Repeat everything in the material exactly.

** start SUPPLIED MATERIAL **

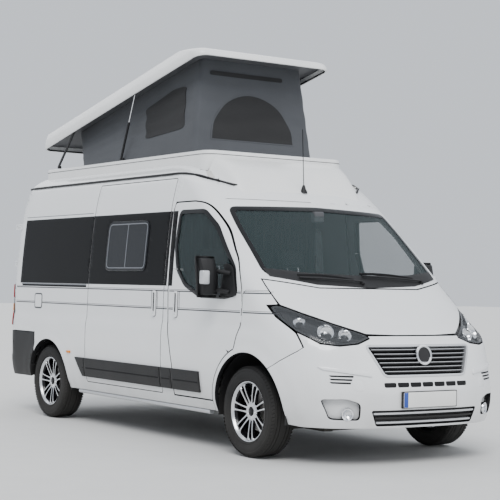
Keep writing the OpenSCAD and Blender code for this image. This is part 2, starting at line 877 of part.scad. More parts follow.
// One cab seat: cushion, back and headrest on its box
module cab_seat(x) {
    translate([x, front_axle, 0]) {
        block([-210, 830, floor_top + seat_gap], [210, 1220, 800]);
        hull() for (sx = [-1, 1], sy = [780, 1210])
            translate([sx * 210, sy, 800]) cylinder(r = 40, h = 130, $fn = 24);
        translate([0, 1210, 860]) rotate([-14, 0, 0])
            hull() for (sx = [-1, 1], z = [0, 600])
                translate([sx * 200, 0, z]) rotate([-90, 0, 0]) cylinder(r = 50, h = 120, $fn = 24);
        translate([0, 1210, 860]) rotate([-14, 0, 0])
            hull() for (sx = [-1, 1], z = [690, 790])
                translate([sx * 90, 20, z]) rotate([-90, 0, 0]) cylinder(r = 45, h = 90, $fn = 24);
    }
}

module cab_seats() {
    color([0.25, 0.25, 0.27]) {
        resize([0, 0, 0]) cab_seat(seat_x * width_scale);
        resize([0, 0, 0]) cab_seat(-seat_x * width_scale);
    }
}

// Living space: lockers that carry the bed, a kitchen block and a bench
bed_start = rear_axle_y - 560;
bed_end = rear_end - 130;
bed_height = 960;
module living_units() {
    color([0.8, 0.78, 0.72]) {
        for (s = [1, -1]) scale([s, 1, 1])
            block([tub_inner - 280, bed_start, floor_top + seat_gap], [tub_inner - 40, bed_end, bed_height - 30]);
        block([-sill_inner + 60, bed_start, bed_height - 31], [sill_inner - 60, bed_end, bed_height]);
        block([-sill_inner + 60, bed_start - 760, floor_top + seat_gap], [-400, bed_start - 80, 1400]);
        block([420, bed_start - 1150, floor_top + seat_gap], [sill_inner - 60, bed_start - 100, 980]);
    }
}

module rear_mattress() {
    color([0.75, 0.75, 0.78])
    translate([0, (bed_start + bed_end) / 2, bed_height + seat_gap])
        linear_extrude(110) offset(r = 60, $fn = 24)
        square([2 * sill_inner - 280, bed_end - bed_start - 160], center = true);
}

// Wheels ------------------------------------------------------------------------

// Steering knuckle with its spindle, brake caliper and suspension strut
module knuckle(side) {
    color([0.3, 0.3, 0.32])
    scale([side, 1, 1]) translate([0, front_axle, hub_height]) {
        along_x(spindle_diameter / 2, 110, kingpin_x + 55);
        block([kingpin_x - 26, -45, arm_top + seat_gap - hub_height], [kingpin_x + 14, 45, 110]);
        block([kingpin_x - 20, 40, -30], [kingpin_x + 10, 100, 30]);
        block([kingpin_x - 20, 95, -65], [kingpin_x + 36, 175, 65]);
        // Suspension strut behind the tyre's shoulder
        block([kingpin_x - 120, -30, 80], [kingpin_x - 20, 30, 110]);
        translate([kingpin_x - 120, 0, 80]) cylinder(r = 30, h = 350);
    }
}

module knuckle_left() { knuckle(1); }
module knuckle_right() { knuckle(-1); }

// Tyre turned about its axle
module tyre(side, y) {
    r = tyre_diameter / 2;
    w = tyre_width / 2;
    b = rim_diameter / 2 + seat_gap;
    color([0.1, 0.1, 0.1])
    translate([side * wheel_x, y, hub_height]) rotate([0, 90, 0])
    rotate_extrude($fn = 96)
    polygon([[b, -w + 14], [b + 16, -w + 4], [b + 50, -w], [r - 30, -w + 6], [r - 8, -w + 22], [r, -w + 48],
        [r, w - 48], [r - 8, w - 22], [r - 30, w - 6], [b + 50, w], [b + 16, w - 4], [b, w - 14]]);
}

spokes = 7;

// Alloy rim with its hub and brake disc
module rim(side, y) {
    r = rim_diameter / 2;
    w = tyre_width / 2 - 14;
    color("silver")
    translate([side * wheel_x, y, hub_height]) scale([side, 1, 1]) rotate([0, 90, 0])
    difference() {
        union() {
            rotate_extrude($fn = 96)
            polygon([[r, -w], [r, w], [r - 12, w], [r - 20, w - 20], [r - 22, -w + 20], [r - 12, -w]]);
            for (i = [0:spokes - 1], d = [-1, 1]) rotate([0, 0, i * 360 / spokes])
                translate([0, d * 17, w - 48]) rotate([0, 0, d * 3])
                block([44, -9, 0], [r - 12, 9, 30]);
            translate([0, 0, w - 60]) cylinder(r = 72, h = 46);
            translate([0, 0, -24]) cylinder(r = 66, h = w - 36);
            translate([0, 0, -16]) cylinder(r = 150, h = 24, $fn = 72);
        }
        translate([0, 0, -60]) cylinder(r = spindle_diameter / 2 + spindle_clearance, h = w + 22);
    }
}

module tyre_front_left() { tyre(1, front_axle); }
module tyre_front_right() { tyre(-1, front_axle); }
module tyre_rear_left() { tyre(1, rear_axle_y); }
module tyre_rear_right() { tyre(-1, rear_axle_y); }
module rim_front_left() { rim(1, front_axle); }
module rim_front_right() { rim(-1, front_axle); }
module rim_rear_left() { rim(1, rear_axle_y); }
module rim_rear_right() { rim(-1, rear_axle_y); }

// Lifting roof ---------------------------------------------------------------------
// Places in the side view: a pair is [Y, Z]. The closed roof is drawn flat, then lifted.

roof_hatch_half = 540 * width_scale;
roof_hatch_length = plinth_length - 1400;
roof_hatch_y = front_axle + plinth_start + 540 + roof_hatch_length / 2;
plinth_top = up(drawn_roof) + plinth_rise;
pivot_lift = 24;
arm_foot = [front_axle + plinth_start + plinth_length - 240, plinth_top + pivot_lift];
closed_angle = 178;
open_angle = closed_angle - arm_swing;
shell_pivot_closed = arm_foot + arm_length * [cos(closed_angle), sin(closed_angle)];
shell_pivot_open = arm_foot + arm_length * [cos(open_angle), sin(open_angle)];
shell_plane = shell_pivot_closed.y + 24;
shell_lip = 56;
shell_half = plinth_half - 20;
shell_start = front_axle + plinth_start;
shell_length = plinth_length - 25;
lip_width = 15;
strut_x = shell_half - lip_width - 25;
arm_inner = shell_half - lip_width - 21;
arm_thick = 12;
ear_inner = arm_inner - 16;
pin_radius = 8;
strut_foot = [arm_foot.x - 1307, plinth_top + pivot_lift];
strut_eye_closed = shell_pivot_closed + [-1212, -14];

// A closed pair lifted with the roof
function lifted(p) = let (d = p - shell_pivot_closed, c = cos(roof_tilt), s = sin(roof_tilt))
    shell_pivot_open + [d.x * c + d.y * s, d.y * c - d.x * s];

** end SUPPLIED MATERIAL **

_WORKED SOLUTION_
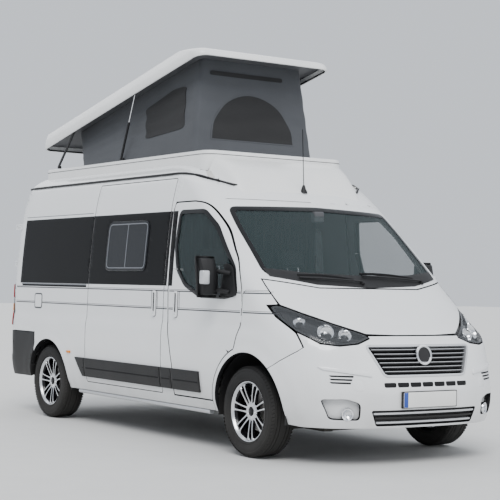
Keep writing the OpenSCAD and Blender code for this image. This is part 2, starting at line 877 of part.scad. More parts follow.
// One cab seat: cushion, back and headrest on its box
module cab_seat(x) {
    translate([x, front_axle, 0]) {
        block([-210, 830, floor_top + seat_gap], [210, 1220, 800]);
        hull() for (sx = [-1, 1], sy = [780, 1210])
            translate([sx * 210, sy, 800]) cylinder(r = 40, h = 130, $fn = 24);
        translate([0, 1210, 860]) rotate([-14, 0, 0])
            hull() for (sx = [-1, 1], z = [0, 600])
                translate([sx * 200, 0, z]) rotate([-90, 0, 0]) cylinder(r = 50, h = 120, $fn = 24);
        translate([0, 1210, 860]) rotate([-14, 0, 0])
            hull() for (sx = [-1, 1], z = [690, 790])
                translate([sx * 90, 20, z]) rotate([-90, 0, 0]) cylinder(r = 45, h = 90, $fn = 24);
    }
}

module cab_seats() {
    color([0.25, 0.25, 0.27]) {
        resize([0, 0, 0]) cab_seat(seat_x * width_scale);
        resize([0, 0, 0]) cab_seat(-seat_x * width_scale);
    }
}

// Living space: lockers that carry the bed, a kitchen block and a bench
bed_start = rear_axle_y - 560;
bed_end = rear_end - 130;
bed_height = 960;
module living_units() {
    color([0.8, 0.78, 0.72]) {
        for (s = [1, -1]) scale([s, 1, 1])
            block([tub_inner - 280, bed_start, floor_top + seat_gap], [tub_inner - 40, bed_end, bed_height - 30]);
        block([-sill_inner + 60, bed_start, bed_height - 31], [sill_inner - 60, bed_end, bed_height]);
        block([-sill_inner + 60, bed_start - 760, floor_top + seat_gap], [-400, bed_start - 80, 1400]);
        block([420, bed_start - 1150, floor_top + seat_gap], [sill_inner - 60, bed_start - 100, 980]);
    }
}

module rear_mattress() {
    color([0.75, 0.75, 0.78])
    translate([0, (bed_start + bed_end) / 2, bed_height + seat_gap])
        linear_extrude(110) offset(r = 60, $fn = 24)
        square([2 * sill_inner - 280, bed_end - bed_start - 160], center = true);
}

// Wheels ------------------------------------------------------------------------

// Steering knuckle with its spindle, brake caliper and suspension strut
module knuckle(side) {
    color([0.3, 0.3, 0.32])
    scale([side, 1, 1]) translate([0, front_axle, hub_height]) {
        along_x(spindle_diameter / 2, 110, kingpin_x + 55);
        block([kingpin_x - 26, -45, arm_top + seat_gap - hub_height], [kingpin_x + 14, 45, 110]);
        block([kingpin_x - 20, 40, -30], [kingpin_x + 10, 100, 30]);
        block([kingpin_x - 20, 95, -65], [kingpin_x + 36, 175, 65]);
        // Suspension strut behind the tyre's shoulder
        block([kingpin_x - 120, -30, 80], [kingpin_x - 20, 30, 110]);
        translate([kingpin_x - 120, 0, 80]) cylinder(r = 30, h = 350);
    }
}

module knuckle_left() { knuckle(1); }
module knuckle_right() { knuckle(-1); }

// Tyre turned about its axle
module tyre(side, y) {
    r = tyre_diameter / 2;
    w = tyre_width / 2;
    b = rim_diameter / 2 + seat_gap;
    color([0.1, 0.1, 0.1])
    translate([side * wheel_x, y, hub_height]) rotate([0, 90, 0])
    rotate_extrude($fn = 96)
    polygon([[b, -w + 14], [b + 16, -w + 4], [b + 50, -w], [r - 30, -w + 6], [r - 8, -w + 22], [r, -w + 48],
        [r, w - 48], [r - 8, w - 22], [r - 30, w - 6], [b + 50, w], [b + 16, w - 4], [b, w - 14]]);
}

spokes = 7;

// Alloy rim with its hub and brake disc
module rim(side, y) {
    r = rim_diameter / 2;
    w = tyre_width / 2 - 14;
    color("silver")
    translate([side * wheel_x, y, hub_height]) scale([side, 1, 1]) rotate([0, 90, 0])
    difference() {
        union() {
            rotate_extrude($fn = 96)
            polygon([[r, -w], [r, w], [r - 12, w], [r - 20, w - 20], [r - 22, -w + 20], [r - 12, -w]]);
            for (i = [0:spokes - 1], d = [-1, 1]) rotate([0, 0, i * 360 / spokes])
                translate([0, d * 17, w - 48]) rotate([0, 0, d * 3])
                block([44, -9, 0], [r - 12, 9, 30]);
            translate([0, 0, w - 60]) cylinder(r = 72, h = 46);
            translate([0, 0, -24]) cylinder(r = 66, h = w - 36);
            translate([0, 0, -16]) cylinder(r = 150, h = 24, $fn = 72);
        }
        translate([0, 0, -60]) cylinder(r = spindle_diameter / 2 + spindle_clearance, h = w + 22);
    }
}

module tyre_front_left() { tyre(1, front_axle); }
module tyre_front_right() { tyre(-1, front_axle); }
module tyre_rear_left() { tyre(1, rear_axle_y); }
module tyre_rear_right() { tyre(-1, rear_axle_y); }
module rim_front_left() { rim(1, front_axle); }
module rim_front_right() { rim(-1, front_axle); }
module rim_rear_left() { rim(1, rear_axle_y); }
module rim_rear_right() { rim(-1, rear_axle_y); }

// Lifting roof ---------------------------------------------------------------------
// Places in the side view: a pair is [Y, Z]. The closed roof is drawn flat, then lifted.

roof_hatch_half = 540 * width_scale;
roof_hatch_length = plinth_length - 1400;
roof_hatch_y = front_axle + plinth_start + 540 + roof_hatch_length / 2;
plinth_top = up(drawn_roof) + plinth_rise;
pivot_lift = 24;
arm_foot = [front_axle + plinth_start + plinth_length - 240, plinth_top + pivot_lift];
closed_angle = 178;
open_angle = closed_angle - arm_swing;
shell_pivot_closed = arm_foot + arm_length * [cos(closed_angle), sin(closed_angle)];
shell_pivot_open = arm_foot + arm_length * [cos(open_angle), sin(open_angle)];
shell_plane = shell_pivot_closed.y + 24;
shell_lip = 56;
shell_half = plinth_half - 20;
shell_start = front_axle + plinth_start;
shell_length = plinth_length - 25;
lip_width = 15;
strut_x = shell_half - lip_width - 25;
arm_inner = shell_half - lip_width - 21;
arm_thick = 12;
ear_inner = arm_inner - 16;
pin_radius = 8;
strut_foot = [arm_foot.x - 1307, plinth_top + pivot_lift];
strut_eye_closed = shell_pivot_closed + [-1212, -14];

// A closed pair lifted with the roof
function lifted(p) = let (d = p - shell_pivot_closed, c = cos(roof_tilt), s = sin(roof_tilt))
    shell_pivot_open + [d.x * c + d.y * s, d.y * c - d.x * s];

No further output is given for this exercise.